Let’s start with why they should forgo the season:

  1. The baseball season is a marathon, which is part of the magic of the game. Whether its the current 162 games played in regular season, or the 154 games played in an earlier era, it is still a long road to the playoffs. Each game is itself a marathon, being played without a clock, and 162 of those clockless games are packed into 6 month regular season. The entire dynamic of the game is centered on this stable arrangement, like planets orbiting a star at the center of a solar system. Change those dynamics and chaos ensues. Planets fall inward to crash into the star, while other are flung out of the system entirely. We’ll see this in a 60 game season:
    • A 10 game win or loss streak can have a disproportional effect on the outcome of a season for a team.
    • Batting records will be skewed by the shortened season. Joe DiMaggio’s hitting streak went 56 games, which is 4 games shy of the entire new season.
    • Being hot and being in a slump take on new perspectives in a grossly shortened season. With “hot” hitters, we could conceivably see much higher batting averages from we are used to. It’s even conceivable that for a period of 60 games, a batter could hit .400. The opposite is true of batters in a slump.
    • If your teams wins the series in a 60 game season, is that something to celebrate? Or, like Houston’s dubious win a few years ago, it is something to be humiliated by?
  2. The entire 2020 record book will be one big asterisk. Meanwhile, I can’t imagine anyway really believes that the stats produced in a 60-game season will have any meaning or value in a record book where the average season length over 120 or so is between 154 and 162 games. If a player does finish the season at or about .400 in hitting, does that show up without a note in the almanacs? Is such a feat deserving of an batting title? Does it even make sense to award batting titles, Cy Young awards, Golden Gloves and the like in a 60 game season? With nearly every stat and achievement from a 60 game season questionable when compared with a season that has 2.7 times as many games, I can’t see the value of the record book for 2020. I imagine that sabermetricians will find ways of attempting to compare apples to apples, the way they do with “field effects” and different era comparisons, but still, really?
  3. The draw of the season will be about the novelty not the game itself. I suspect there will be a fair amount of interest in the games played in 2020, but not for the games themselves, but the novelty of the situation. Managers can’t bump umpires–you have to keep your 6 feet of separation; batters hit by a pitch can’t charge the mound. But will they? The novelty of the situation will keep us watching more than the games themselves, which is a shame. Baseball is an elegant performance to watch, but we’ll miss the performance in lieu of the theater in which it will be played.

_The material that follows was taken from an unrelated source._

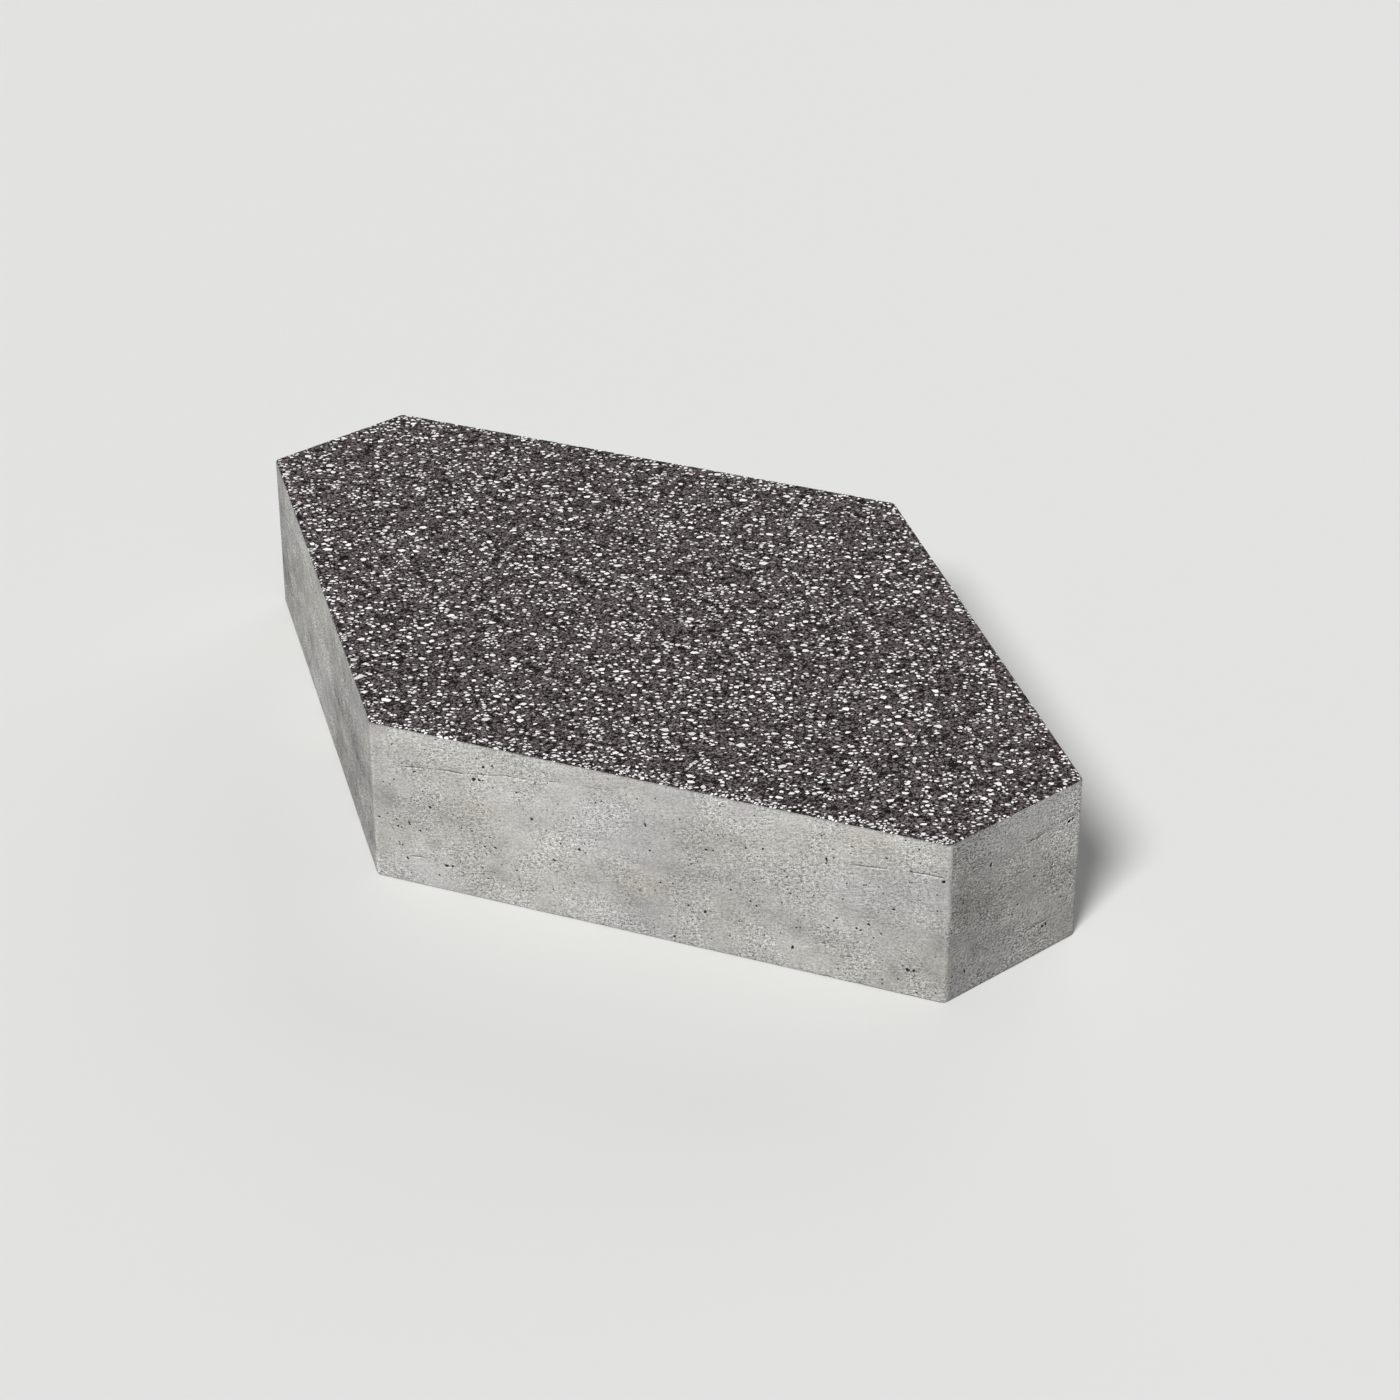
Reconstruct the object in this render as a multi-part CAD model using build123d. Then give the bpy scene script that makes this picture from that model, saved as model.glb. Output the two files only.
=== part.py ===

The reason that baseball won’t cancel the 2020 season? Come on, you already know the answer: money.

The real question for me is: will I watch any of the games? I don’t know. Late in the winter, I get this eager feeling in my belly. Spring is just around the corner, and I can smell baseball in the air. The first games of the season, when the air is often still chilled, are fun to watch. The players are easing back into things. Any one game doesn’t matter that much at that point. Now, the spring is behind us, and the players will start playing in the heat of summer. Each game will matter more than in a regular season. Indeed, each game will matter 2.7 times more than normal, and that will put pressure on the players and change the way they perform.

I suppose the real winner in all of this is the Houston Astros. Remember what happened in the offseason after Houston was caught cheating in the World Series? I can imagine Houston players were looking forward to road games, especially road games in Los Angeles. What they needed was a major distraction–and that is exactly what they got. What pitcher is going to make his displeasure known by throwing inside on an Astros batter, when getting tossed from a game means sacrificing 1 of the 10 or 11 starts you’ll get this season–assuming your aren’t suspended for hitting the batter?